In the end, a serious American effort to tip the scales in Syria and bring the civil war to an end would send a powerful signal both to our Arab allies and to Iran.  It may also set the table for a new regional order where, in the aftermath of a negotiated agreement on Syria as well as the nuclear issue, there is a precedent set for greater engagement and diplomacy between the United States, Iran and the Arab States to solve the region’s problems.  But it is yet another of the paradoxes of the Middle East that before those more positive scenarios can come to pass in the aftermath of the Iranian nuclear deal, finally executing the Obama Administration’s proclaimed strategy for Syria and increasing American involvement may be the best and only way to regain control over the dangerous confrontation escalating between Iran and America’s Arab allies.  

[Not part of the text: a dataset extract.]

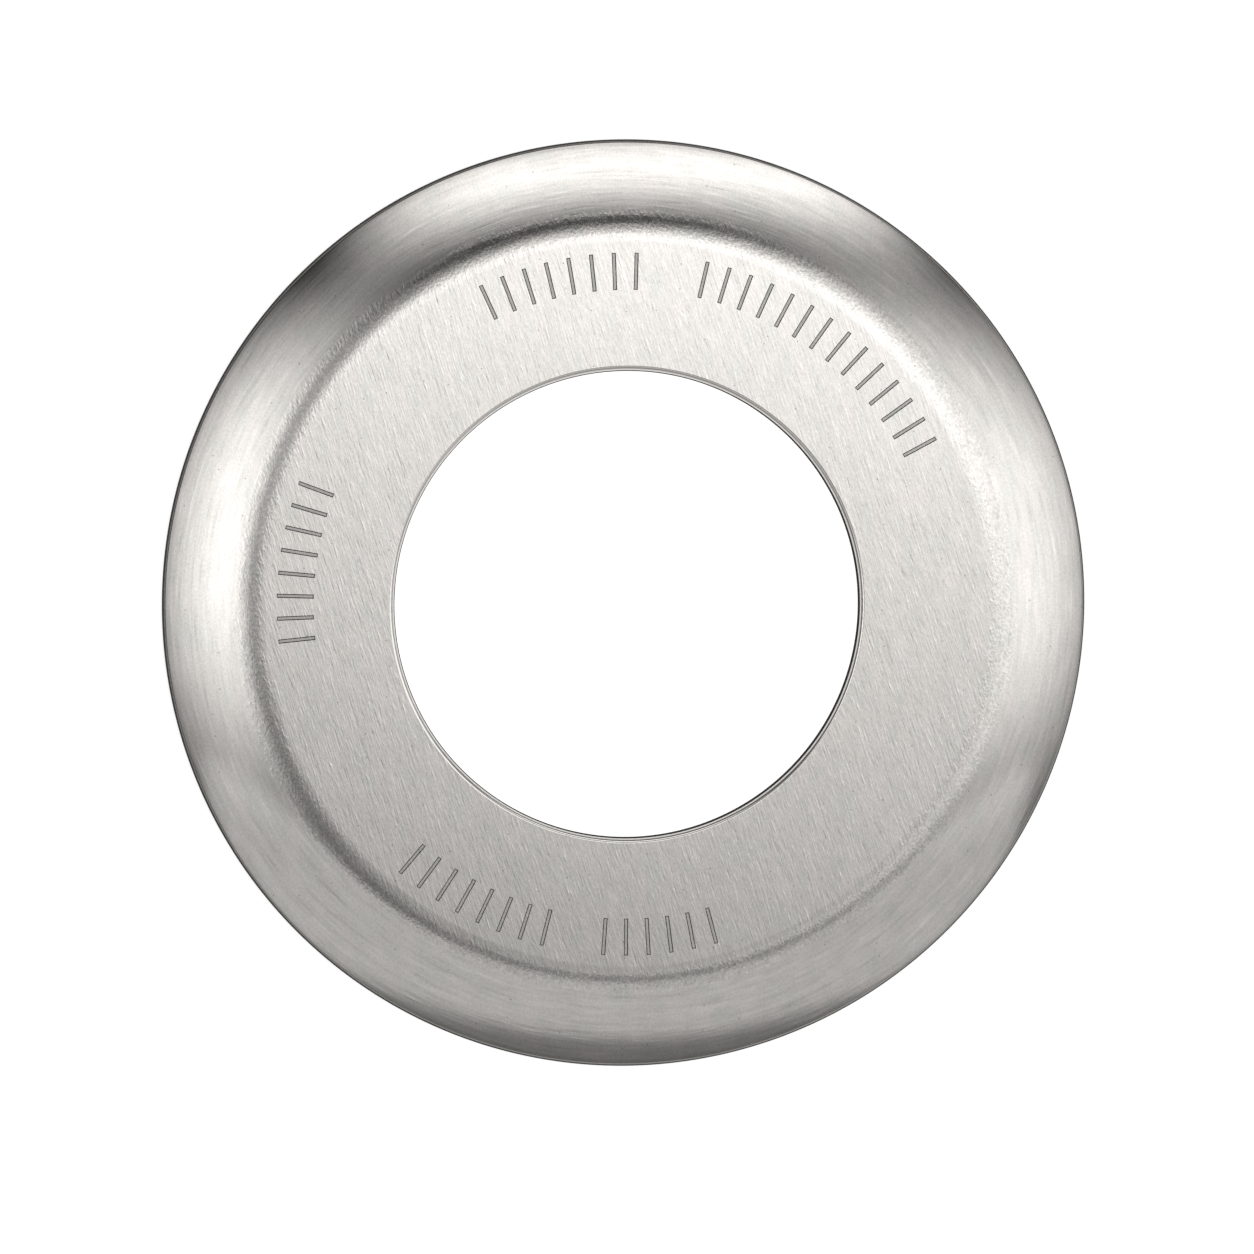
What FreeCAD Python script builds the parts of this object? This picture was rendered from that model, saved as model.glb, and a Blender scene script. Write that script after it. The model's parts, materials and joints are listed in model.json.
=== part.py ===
import FreeCAD, Part
import math
import os

# Bearing sealing ring: a round blank of steel sheet, pressed to a flat web with
# a shallow domed flange around it, trimmed at the bore and at the rim, and ground
# flat under the rim. Sizes are in millimetres. The ring's axis is Z and the flat
# web looks up. The origin is on the axis, in the plane of the land under the rim.

# Driving sizes
shaft_diameter = 40.0
shaft_clearance = 0.1  # radial, between the shaft and the bore
outer_diameter = 80.0
sheet_thickness = 1.2
flange_width = 8.8  # radial, from the edge of the flat web to the rim
bend_radius = 13.6  # outer face, where the web turns down into the flange
bend_angle = 11.0  # degrees, slope at which the bend runs into the dome
dome_radius = 50.0  # outer face of the flange
land_width = 1.6  # flat sealing land, ground under the rim
bore_front_round = 0.5
bore_back_round = 0.1
rim_front_round = 0.5
rim_back_round = 0.2

# Radii that follow from them
bore_radius = shaft_diameter / 2 + shaft_clearance
outer_radius = outer_diameter / 2
web_radius = outer_radius - flange_width
land_inner_radius = outer_radius - land_width

match_tolerance = 0.001


def point(radius, height):
    """A point of the half-section, which lies in the XZ plane."""
    return FreeCAD.Vector(radius, 0, height)


def on_arc(centre, arc_radius, slope):
    """The point of an arc where a surface with this slope, in radians, touches it."""
    return centre + point(arc_radius * math.sin(slope), arc_radius * math.cos(slope))


def arc(centre, arc_radius, first_slope, last_slope):
    """An arc of the half-section between two slopes."""
    middle_slope = (first_slope + last_slope) / 2
    slopes = (first_slope, middle_slope, last_slope)
    return Part.Arc(*[on_arc(centre, arc_radius, slope) for slope in slopes]).toShape()


def line(start, end):
    return Part.LineSegment(start, end).toShape()


def half_section():
    """The ring's closed section to one side of the axis, with sharp corners."""
    turn = math.radians(bend_angle)
    bend_inner = bend_radius - sheet_thickness
    dome_inner = dome_radius - sheet_thickness

    # The bend and the dome are tangent, so their centres lie on one normal. They
    # are first placed with the web's front face at height zero.
    bend_centre = point(web_radius, -bend_radius)
    dome_centre = on_arc(bend_centre, bend_radius - dome_radius, turn)
    front_end_slope = math.asin((outer_radius - dome_centre.x) / dome_radius)
    back_end_slope = math.asin((land_inner_radius - dome_centre.x) / dome_inner)

    # Everything is then lifted so that the back of the dome meets the land at zero.
    web_height = -on_arc(dome_centre, dome_inner, back_end_slope).z
    lift = point(0, web_height)
    bend_centre = bend_centre + lift
    dome_centre = dome_centre + lift

    front_inner = point(bore_radius, web_height)
    back_inner = point(bore_radius, web_height - sheet_thickness)
    rim_top = on_arc(dome_centre, dome_radius, front_end_slope)
    rim_bottom = point(outer_radius, 0)
    edges = [
        line(front_inner, on_arc(bend_centre, bend_radius, 0)),
        arc(bend_centre, bend_radius, 0, turn),
        arc(dome_centre, dome_radius, turn, front_end_slope),
        line(rim_top, rim_bottom),
        line(rim_bottom, point(land_inner_radius, 0)),
        arc(dome_centre, dome_inner, back_end_slope, turn),
        arc(bend_centre, bend_inner, turn, 0),
        line(on_arc(bend_centre, bend_inner, 0), back_inner),
        line(back_inner, front_inner),
    ]
    rounds = [
        (front_inner, bore_front_round),
        (back_inner, bore_back_round),
        (rim_top, rim_front_round),
        (rim_bottom, rim_back_round),
    ]
    return Part.Wire(edges), rounds


def circle_through(solid, corner):
    """The circular edge that a corner of the half-section sweeps."""
    for edge in solid.Edges:
        if not isinstance(edge.Curve, Part.Circle):
            continue
        same_radius = abs(edge.Curve.Radius - corner.x) < match_tolerance
        same_height = abs(edge.Curve.Center.z - corner.z) < match_tolerance
        if same_radius and same_height:
            return edge
    raise ValueError("no circular edge at radius %.3f, height %.3f" % (corner.x, corner.z))


def sealing_ring():
    wire, rounds = half_section()
    ring = Part.Face(wire).revolve(FreeCAD.Vector(0, 0, 0), FreeCAD.Vector(0, 0, 1), 360)
    for corner, radius in rounds:
        ring = ring.makeFillet(radius, [circle_through(ring, corner)])
    return ring


os.makedirs("parts", exist_ok=True)
sealing_ring().exportStep("parts/sealing_ring.step")
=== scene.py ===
import json
import math
from types import SimpleNamespace

import bmesh
import bpy
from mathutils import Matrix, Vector


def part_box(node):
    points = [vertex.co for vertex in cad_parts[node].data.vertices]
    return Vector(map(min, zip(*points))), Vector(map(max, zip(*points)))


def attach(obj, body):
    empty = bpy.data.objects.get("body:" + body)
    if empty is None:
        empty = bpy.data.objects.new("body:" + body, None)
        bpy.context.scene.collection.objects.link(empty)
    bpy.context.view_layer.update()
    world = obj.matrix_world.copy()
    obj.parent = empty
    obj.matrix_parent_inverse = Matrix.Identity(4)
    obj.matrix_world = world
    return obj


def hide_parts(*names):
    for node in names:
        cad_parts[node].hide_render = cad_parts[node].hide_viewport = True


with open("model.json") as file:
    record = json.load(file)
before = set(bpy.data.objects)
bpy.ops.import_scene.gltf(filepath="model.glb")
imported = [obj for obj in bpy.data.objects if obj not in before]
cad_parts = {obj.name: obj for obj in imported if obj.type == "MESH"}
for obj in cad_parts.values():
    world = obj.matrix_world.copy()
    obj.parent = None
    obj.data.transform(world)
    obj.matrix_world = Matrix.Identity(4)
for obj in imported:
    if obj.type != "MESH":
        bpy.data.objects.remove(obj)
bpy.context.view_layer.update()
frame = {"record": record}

# Bearing sealing ring, in metres: a flat web, brushed in straight lines, inside a shallow
# domed flange, brushed around the axis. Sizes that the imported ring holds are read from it.
mounts = {mount["name"]: mount for mount in frame["record"]["mounts"]}
outer_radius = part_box("sealing_ring")[1].x
bore_radius = mounts["bore"]["dims"]["r_mm"] / 1000
web_front = mounts["web_front"]["pos_m"][2]
web_back = mounts["web_back"]["pos_m"][2]
sheet_thickness = web_front - web_back
web_radius = 0.0312
bend_radius = 0.0136
bend_angle = math.radians(11)
dome_radius = 0.05
bore_front_round = 0.0005
bore_back_round = 0.0001
rim_front_round = 0.0005
rim_back_round = 0.0002

# How finely the ring is made. The dome is first made a little too long, and then trimmed.
bend_steps = 8
dome_steps = 12
dome_overrun = math.radians(2)
round_steps = 5
turn_steps = 720
merge_distance = 1e-7
trim_tolerance = 1e-8
sharp_angle = math.radians(35)

# Stamped marks: plain flat-bottomed grooves in the web, which point at the axis and stand
# evenly spaced in five groups. Each group is given by its first angle, in degrees as the
# pitch is, and by its number of marks.
mark_width = 0.00036
mark_length = 0.0032
mark_depth = 0.00009
mark_taper = 0.00008
mark_radius = 0.0287
mark_pitch = 3.75
mark_groups = ((28.0, 14), (88.5, 8), (159.5, 8), (229.5, 8), (266.0, 6))

# Brushing: the web's straight lines lean from upright, and give way on the bend to the
# flange's round ones, over a ragged border and a rough band that neither brush smooths.
web_brush_lean = math.radians(16.5)
border_start = 0.0316
border_end = 0.0334
border_swing = 0.0016
rough_start = 0.0314
rough_full = 0.0321
rough_fade = 0.0332
rough_end = 0.0340

# Width and length of one line or grain of each pattern
web_fine_size = (0.00015, 0.0010)
web_long_size = (0.00016, 0.0036)
flange_fine_size = (0.00028, 0.0035)
flange_long_size = (0.00045, 0.012)
grain_size = (0.00014, 0.00022)
fleck_size = (0.0002, 0.0003)
mottle_size = (0.0014, 0.0035)
ragged_size = (0.0003, 0.0007)

# Heights of the finest relief, in microns
micron = 0.000001
web_line_height = 4.0
flange_line_height = 1.8
fleck_height = 7.5

# Where the edges look different: how far from the rim or the bore a zone starts, and how
# far from it the zone is full
# The cut zones: the sheared edges and the ends of the rounds beside them, dark partly in their own
# dull tone and partly with painted shade
rim_cut_and_shade_zone = (0.00022, 0.0001)
bore_cut_and_shade_zone = (0.00011, 0.00007)
# Painted shade: a darker band along the rim
painted_rim_shade_zone = (0.0007, 0.0002)
# Painted highlight: a lighter band along the bore's edge
painted_bore_highlight_zone = (0.0005, 0.00035)

# Tones, where 0 is black and 1 is white, and how far the patterns swing them
steel_tone = 0.64
line_swing = 0.17
grain_swing = 0.22
mottle_swing = 0.11
fleck_swing = 0.55
# Painted highlight: the lighter tone of the band along the bore's edge
painted_bore_highlight_tone = 0.72
# Dark cut edges: partly the sheared steel's own dull tone, partly painted shade
bore_cut_and_shade_tone = 0.09
rim_cut_and_shade_tone = 0.15
shear_swing = 0.12
warm_tint = (1.02, 0.987, 0.945)
warm_swing = 0.05

# How much of its tone a darker place keeps
pit_keeps = 0.5
# Painted shade: how much of its tone the band along the rim keeps
painted_rim_shade_keeps = 0.8
# Painted shade: how much of its tone each side and floor of a stamped mark keeps
mark_side_painted_shade_keeps = 0.25
mark_floor_painted_shade_keeps = 0.7

# Roughness of each surface
web_roughness = 0.130
flange_roughness = 0.115
mark_roughness = 0.3
cut_roughness = 0.45


def start_piece():
    """Deselects everything, so that the next operators act on the new primitive alone."""
    if bpy.context.object and bpy.context.object.mode == "EDIT":
        bpy.ops.object.mode_set(mode="OBJECT")
    bpy.ops.object.select_all(action="DESELECT")


def pick(piece):
    """Selects one piece alone, so that the next operators act on it."""
    start_piece()
    piece.select_set(True)
    bpy.context.view_layer.objects.active = piece


def select_where(chosen):
    """Selects, in edit mode, the vertices whose places chosen() accepts, with their edges."""
    bpy.ops.mesh.select_all(action="DESELECT")
    mesh = bpy.context.edit_object.data
    shape = bmesh.from_edit_mesh(mesh)
    for vertex in shape.verts:
        vertex.select = chosen(vertex.co)
    shape.select_flush(True)
    bmesh.update_edit_mesh(mesh)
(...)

All of which brings us back to the news from Syria.  Debating whether to take 10,000 or 100,000 refugees does not address the reality that there are 4 million Syrian refugees already, and millions more to follow if the war keeps raging.  The only way to truly end that crisis is to end the Syrian civil war. The history of the past 20 years has repeatedly demonstrated that that is possible, but only if the U.S. is willing to lead a coalition to do so, and that will require a much more serious effort than what we have tried so far.  Our strategic interests and our humanitarian impulses are finally beginning to mesh, and they all point toward taking such a greater role in Syria.

What was it that Churchill once said?  “You can always count on the Americans to do the right thing, but only after they have exhausted all of the alternatives.”  We’ve exhausted all of the alternatives.  It’s time now to do the right thing in Syria.